— WHAT YOU NEED TO DO —
Repeat exactly and only the lines from the line containing "blade_group()" through the line containing "obj.matrix_world = world", both included.

— RECORDED DATA —
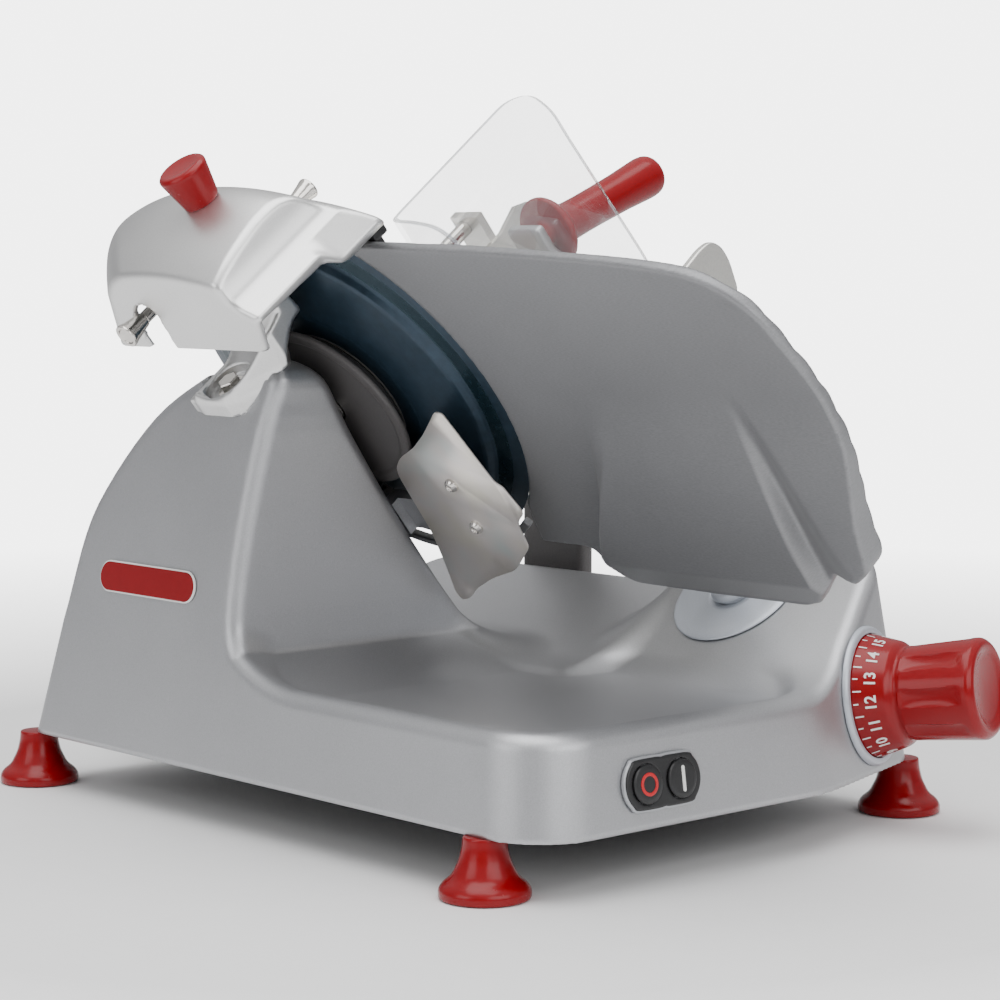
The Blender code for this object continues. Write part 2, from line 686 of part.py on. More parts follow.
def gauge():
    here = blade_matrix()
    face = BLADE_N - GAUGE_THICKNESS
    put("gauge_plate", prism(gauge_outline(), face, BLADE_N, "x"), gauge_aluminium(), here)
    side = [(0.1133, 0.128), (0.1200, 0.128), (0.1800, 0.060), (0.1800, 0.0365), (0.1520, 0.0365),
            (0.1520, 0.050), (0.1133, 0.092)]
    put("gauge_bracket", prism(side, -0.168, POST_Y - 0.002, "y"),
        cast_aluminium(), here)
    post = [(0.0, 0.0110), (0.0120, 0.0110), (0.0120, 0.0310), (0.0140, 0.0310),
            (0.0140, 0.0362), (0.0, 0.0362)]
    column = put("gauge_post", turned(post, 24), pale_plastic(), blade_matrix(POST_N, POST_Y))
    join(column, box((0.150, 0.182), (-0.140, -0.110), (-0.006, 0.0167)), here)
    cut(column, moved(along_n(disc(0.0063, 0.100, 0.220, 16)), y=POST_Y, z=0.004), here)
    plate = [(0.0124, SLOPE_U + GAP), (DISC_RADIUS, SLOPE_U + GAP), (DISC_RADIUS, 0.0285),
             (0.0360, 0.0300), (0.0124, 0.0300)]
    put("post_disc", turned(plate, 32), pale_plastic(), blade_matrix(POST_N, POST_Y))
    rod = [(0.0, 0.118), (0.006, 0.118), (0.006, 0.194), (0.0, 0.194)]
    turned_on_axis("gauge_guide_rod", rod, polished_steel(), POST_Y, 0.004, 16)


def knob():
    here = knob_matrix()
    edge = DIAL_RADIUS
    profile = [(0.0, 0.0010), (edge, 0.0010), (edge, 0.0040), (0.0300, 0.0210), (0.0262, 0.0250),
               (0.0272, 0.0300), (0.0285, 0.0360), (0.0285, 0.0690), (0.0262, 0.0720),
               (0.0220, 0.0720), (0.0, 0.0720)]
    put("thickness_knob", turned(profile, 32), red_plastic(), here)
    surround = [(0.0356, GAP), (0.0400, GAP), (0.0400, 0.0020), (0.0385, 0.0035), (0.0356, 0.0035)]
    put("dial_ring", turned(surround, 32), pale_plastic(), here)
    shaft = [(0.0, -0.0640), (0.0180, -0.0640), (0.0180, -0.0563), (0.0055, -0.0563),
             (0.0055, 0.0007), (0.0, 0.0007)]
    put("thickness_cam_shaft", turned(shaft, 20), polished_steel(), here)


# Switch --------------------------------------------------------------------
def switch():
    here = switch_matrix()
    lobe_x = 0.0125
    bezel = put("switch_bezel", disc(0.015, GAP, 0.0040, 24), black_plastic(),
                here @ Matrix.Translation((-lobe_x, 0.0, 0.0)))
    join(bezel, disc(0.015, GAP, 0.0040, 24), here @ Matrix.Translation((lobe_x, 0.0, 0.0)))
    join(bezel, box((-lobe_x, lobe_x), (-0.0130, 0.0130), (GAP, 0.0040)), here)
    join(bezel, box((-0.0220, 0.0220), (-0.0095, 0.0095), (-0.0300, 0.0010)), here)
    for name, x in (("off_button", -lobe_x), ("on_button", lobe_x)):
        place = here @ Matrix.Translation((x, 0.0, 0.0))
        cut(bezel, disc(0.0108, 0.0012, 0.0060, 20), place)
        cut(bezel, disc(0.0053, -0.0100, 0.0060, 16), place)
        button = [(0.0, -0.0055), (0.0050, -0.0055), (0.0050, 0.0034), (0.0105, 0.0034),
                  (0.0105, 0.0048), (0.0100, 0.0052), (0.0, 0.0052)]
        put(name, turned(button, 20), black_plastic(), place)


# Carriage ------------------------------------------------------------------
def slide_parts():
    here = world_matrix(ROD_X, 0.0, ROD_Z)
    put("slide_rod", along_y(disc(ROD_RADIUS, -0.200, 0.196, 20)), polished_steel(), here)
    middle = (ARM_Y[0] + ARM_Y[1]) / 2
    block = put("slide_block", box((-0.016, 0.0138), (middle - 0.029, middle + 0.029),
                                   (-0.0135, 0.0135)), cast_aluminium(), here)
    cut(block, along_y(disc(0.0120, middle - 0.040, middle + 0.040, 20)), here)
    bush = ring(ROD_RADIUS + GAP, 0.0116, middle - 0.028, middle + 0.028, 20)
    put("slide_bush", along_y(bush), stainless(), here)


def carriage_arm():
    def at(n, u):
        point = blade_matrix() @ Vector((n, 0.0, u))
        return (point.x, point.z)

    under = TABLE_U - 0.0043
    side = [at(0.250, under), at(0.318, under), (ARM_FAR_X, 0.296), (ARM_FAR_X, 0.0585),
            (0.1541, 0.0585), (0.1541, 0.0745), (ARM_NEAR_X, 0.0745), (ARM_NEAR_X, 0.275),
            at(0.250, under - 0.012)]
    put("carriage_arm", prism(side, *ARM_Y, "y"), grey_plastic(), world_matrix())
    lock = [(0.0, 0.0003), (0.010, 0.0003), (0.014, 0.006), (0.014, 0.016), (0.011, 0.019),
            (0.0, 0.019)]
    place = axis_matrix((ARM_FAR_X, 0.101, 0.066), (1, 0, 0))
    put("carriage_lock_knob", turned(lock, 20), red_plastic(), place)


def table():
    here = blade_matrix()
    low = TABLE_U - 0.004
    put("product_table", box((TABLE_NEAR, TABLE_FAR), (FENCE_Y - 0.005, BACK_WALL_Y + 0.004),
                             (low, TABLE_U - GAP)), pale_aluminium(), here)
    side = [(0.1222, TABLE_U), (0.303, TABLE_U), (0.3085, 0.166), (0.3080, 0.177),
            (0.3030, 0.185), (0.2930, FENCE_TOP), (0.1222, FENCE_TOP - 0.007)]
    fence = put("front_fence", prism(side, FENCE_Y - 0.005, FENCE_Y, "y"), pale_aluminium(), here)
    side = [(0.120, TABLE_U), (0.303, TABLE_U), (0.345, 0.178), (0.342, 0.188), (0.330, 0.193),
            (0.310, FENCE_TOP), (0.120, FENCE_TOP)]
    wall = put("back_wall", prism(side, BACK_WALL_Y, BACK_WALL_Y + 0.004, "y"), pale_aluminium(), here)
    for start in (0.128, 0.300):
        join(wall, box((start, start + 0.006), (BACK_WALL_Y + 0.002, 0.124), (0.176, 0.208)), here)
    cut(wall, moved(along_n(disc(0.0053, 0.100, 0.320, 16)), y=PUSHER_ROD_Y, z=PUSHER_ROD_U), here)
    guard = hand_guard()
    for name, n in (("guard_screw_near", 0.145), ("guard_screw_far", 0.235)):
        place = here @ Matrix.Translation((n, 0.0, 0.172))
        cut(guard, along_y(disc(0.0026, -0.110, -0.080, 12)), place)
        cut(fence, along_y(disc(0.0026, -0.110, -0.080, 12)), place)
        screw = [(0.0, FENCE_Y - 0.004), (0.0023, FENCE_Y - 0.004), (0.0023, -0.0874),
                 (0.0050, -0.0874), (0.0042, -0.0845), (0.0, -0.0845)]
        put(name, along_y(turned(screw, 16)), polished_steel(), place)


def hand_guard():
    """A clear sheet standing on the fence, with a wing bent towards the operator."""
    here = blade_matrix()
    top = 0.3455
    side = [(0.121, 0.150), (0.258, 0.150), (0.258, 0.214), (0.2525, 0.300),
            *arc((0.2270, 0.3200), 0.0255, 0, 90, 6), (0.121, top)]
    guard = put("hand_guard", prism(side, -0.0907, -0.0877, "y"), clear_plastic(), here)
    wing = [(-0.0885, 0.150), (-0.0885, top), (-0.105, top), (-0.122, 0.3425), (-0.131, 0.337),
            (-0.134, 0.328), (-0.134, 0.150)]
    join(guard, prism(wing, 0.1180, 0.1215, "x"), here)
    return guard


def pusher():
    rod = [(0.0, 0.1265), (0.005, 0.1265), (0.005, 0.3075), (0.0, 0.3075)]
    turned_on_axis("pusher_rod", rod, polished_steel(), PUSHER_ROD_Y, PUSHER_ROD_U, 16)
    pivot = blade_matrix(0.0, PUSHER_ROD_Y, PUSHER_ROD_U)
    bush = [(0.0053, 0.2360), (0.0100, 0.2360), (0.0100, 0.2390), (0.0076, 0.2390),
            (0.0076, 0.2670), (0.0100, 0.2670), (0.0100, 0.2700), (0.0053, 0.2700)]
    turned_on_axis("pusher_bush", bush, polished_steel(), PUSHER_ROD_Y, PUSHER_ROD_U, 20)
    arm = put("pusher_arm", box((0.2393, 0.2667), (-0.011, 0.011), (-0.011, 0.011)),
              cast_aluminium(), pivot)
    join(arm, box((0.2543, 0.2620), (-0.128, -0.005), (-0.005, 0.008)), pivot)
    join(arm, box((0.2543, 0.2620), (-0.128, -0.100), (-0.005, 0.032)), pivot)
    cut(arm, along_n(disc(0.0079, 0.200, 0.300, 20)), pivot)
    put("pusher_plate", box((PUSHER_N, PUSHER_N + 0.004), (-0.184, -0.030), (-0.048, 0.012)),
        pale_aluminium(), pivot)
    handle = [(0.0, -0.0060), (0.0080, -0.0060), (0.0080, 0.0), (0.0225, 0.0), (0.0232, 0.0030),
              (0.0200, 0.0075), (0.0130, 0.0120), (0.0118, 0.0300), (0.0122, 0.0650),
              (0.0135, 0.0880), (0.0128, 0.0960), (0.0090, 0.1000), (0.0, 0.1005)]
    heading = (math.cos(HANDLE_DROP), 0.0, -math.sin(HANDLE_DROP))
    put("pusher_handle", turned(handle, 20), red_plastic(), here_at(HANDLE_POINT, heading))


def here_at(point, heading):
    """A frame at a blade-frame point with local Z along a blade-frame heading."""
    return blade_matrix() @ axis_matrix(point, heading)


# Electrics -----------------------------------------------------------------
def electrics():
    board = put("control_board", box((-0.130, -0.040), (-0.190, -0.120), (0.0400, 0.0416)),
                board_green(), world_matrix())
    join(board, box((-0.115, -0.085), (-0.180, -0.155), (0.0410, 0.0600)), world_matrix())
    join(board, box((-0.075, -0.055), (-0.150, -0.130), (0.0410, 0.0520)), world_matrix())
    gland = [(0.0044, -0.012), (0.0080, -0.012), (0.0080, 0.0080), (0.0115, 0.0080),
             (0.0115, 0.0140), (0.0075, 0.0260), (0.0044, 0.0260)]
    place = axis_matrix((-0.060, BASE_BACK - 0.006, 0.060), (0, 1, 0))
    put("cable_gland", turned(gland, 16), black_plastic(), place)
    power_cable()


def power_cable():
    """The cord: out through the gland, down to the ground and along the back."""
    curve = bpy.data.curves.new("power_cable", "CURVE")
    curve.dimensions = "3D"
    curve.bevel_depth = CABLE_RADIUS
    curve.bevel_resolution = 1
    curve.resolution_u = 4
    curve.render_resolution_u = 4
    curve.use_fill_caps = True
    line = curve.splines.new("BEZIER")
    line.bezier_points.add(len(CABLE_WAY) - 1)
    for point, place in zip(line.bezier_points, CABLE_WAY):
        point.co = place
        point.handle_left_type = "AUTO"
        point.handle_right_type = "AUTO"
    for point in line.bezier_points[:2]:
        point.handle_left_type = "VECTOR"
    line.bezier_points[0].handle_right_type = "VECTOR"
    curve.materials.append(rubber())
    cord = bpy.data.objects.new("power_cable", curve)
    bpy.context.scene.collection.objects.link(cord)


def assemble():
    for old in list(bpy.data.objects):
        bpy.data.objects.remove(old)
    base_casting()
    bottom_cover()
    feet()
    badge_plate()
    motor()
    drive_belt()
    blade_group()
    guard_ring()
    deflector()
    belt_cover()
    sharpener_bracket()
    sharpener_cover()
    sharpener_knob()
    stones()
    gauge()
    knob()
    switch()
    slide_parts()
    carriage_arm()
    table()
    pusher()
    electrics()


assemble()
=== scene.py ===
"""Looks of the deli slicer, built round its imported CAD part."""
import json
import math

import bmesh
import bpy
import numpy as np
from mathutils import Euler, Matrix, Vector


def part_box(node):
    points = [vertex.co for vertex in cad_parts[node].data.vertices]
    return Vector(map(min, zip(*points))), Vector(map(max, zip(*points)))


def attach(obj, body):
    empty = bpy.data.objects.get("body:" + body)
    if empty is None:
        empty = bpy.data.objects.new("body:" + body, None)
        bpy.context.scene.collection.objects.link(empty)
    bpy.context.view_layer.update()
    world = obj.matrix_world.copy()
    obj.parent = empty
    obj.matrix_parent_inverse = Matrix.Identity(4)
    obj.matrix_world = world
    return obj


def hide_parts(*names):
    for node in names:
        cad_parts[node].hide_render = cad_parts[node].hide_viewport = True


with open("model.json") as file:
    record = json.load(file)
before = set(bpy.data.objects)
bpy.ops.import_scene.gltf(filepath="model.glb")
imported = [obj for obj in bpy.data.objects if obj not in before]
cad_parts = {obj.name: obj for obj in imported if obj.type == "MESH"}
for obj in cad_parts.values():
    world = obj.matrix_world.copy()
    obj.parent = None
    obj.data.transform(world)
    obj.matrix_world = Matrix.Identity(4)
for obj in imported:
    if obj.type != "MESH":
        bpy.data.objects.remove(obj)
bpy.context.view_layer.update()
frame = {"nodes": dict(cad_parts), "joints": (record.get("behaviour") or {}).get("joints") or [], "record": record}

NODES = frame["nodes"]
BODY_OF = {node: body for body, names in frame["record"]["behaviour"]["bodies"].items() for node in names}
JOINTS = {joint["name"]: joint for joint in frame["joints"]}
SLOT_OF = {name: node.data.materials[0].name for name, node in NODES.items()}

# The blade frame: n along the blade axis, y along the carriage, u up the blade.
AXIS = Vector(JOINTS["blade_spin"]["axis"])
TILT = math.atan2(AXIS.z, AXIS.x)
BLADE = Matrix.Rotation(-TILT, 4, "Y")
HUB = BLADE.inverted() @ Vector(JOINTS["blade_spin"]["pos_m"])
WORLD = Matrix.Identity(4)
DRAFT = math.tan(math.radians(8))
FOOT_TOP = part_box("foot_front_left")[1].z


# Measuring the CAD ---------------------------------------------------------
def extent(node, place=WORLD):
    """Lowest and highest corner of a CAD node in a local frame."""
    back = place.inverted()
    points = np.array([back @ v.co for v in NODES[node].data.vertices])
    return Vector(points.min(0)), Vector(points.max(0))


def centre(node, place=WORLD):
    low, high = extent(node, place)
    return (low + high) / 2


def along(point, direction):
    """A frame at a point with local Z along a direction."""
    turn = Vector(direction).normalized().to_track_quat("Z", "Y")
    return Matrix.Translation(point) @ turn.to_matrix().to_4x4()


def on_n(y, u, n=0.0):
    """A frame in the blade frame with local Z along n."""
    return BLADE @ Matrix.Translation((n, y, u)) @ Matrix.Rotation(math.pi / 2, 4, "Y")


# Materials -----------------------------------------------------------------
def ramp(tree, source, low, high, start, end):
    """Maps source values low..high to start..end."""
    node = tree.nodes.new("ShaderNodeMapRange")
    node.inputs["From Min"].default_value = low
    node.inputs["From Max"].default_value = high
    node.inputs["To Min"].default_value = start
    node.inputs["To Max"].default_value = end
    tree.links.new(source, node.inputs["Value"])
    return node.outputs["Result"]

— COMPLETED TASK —
    blade_group()
    guard_ring()
    deflector()
    belt_cover()
    sharpener_bracket()
    sharpener_cover()
    sharpener_knob()
    stones()
    gauge()
    knob()
    switch()
    slide_parts()
    carriage_arm()
    table()
    pusher()
    electrics()


assemble()
=== scene.py ===
"""Looks of the deli slicer, built round its imported CAD part."""
import json
import math

import bmesh
import bpy
import numpy as np
from mathutils import Euler, Matrix, Vector


def part_box(node):
    points = [vertex.co for vertex in cad_parts[node].data.vertices]
    return Vector(map(min, zip(*points))), Vector(map(max, zip(*points)))


def attach(obj, body):
    empty = bpy.data.objects.get("body:" + body)
    if empty is None:
        empty = bpy.data.objects.new("body:" + body, None)
        bpy.context.scene.collection.objects.link(empty)
    bpy.context.view_layer.update()
    world = obj.matrix_world.copy()
    obj.parent = empty
    obj.matrix_parent_inverse = Matrix.Identity(4)
    obj.matrix_world = world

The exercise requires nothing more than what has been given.